Us avtores não segvew as regras da graphya du nouo AcoRdo Ørtvgráphyco. Nein as du antygu. Escreuew covmv qverew & lhes apetece. #EncuantoNusDeixam
- A “Baía de Edo” foi, entretanto, rebatizada “Baía de Tóquio” em 1868, uma iniciativa imitada um século e meio mais tarde pelo 49º presidente americano para vários acidentes geográficos no, e à volta do, seu país.
- Tarifa: o imposto à importação desenhado para proteger a ineficiência dos produtores nacionais & incentivar a sua ganância, e que é requerido pela falta de espírito cívico e de sentimento patriótico dos consumidores locais.
- Comércio: troca de um bem substancial por um símbolo insubstancial do seu valor; a arte que nos liberta da pobreza, segundo Sócrates (o do Geórgias); transação voluntária, ao contrário da tributação e da pirataria.
- Indignação: sentimento moralista e antiquado, que caiu em desuso; foi substituído pela raiva.
- Imperialismo: forma de organização política que surge naturalmente quando os governos monárquicos e republicanos deixam de funcionar e o povo se farta da anarquia.
- Militar: um tipo de funcionário público que, à semelhança dos outros, nada produz, mas que defende a nação de potenciais invasores devorando tudo o que os poderia atrair.
- Pessimismo: uma visão que nos é imposta constantemente pelo otimismo oco e desanimador dos nossos políticos e feirantes afins.
- Opção: oportunidade para escolher o desapontamento, a base e fundamento da liberdade & responsabilidade humana.
- Imposição: o ato de benzer ou consagrar pela colocação de mãos sobre o sujeito passivo, comum a vários sistemas eclesiásticos, mas praticado com especial entusiasmo por deputados, ministros e outros agentes do estado aos rendimentos e património da populaça.
- Barulho: fedor tal como sentido no ouvido; produto característico dos humanos quando se congregam em sociedade.

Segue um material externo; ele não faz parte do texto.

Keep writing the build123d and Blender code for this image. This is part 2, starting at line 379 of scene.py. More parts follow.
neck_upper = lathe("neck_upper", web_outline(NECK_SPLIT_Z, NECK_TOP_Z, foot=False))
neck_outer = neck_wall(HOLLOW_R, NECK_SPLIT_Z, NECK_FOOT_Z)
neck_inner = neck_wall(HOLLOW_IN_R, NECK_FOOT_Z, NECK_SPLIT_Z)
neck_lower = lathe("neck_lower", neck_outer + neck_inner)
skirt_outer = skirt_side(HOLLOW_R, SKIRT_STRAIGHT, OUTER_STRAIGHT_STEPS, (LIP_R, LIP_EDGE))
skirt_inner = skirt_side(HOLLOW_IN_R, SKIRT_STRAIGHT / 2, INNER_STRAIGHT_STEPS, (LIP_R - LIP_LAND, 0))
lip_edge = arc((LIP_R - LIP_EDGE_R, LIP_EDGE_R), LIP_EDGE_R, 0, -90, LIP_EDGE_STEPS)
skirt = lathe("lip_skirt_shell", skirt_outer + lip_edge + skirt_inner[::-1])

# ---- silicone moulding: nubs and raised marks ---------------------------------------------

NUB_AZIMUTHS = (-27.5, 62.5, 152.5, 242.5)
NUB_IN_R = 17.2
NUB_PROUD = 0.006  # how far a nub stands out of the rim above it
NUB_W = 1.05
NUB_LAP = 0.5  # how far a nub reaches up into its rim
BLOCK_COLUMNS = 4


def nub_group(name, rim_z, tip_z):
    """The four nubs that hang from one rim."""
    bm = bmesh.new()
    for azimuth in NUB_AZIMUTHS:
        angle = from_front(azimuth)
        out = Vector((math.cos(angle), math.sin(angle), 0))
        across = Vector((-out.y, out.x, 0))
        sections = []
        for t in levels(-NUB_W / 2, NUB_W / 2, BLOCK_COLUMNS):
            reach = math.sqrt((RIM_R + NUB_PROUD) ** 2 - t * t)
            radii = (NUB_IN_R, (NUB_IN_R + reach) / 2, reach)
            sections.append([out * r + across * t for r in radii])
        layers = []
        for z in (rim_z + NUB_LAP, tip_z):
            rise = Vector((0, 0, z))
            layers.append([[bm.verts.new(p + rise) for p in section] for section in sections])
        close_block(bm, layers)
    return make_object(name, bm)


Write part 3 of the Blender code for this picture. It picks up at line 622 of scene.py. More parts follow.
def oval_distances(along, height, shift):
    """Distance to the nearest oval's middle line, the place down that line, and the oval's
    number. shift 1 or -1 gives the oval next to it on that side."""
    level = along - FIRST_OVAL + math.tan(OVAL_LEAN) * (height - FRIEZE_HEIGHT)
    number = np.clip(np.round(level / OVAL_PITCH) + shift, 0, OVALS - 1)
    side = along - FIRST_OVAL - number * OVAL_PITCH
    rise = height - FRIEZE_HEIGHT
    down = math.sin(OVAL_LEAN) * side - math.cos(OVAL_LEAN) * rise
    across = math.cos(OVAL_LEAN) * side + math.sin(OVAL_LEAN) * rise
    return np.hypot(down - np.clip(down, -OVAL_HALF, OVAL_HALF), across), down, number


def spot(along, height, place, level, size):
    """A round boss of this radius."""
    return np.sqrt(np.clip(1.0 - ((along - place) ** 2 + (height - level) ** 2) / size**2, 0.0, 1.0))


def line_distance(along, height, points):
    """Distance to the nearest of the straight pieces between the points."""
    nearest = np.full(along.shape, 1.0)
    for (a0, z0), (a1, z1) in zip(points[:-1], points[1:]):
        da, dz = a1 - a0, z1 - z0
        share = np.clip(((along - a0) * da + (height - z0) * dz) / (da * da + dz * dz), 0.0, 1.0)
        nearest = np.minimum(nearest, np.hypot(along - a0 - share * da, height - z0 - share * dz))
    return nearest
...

- Gratidão: sentimento fugaz que esperamos vir a ter depois de receber um favor, mas que se desvanece assim que surge a expectativa de receber o seguinte.
- Racismo: uma área especializada da palermice humana; enfermidade mental que ataca indivíduos de todas as raças e que é que infeciosa; — sistémico: uma doutrina política moderna levada à pratica por políticos nacional- e internacional-socialistas e executada com grande entusiasmo por políticos warxistas nos Estados Unidos.
- Inferno: estado ontológico com sulfurosidade algo inferior à da nossa comunicação social.
- Raiva: expressão artística de desagrado, usualmente reservado para situações momentosas; sentimento nobre & exalariante num woke, especialmente quando usado para demonstrar o seu visceral desagrado com o bom senso alheio.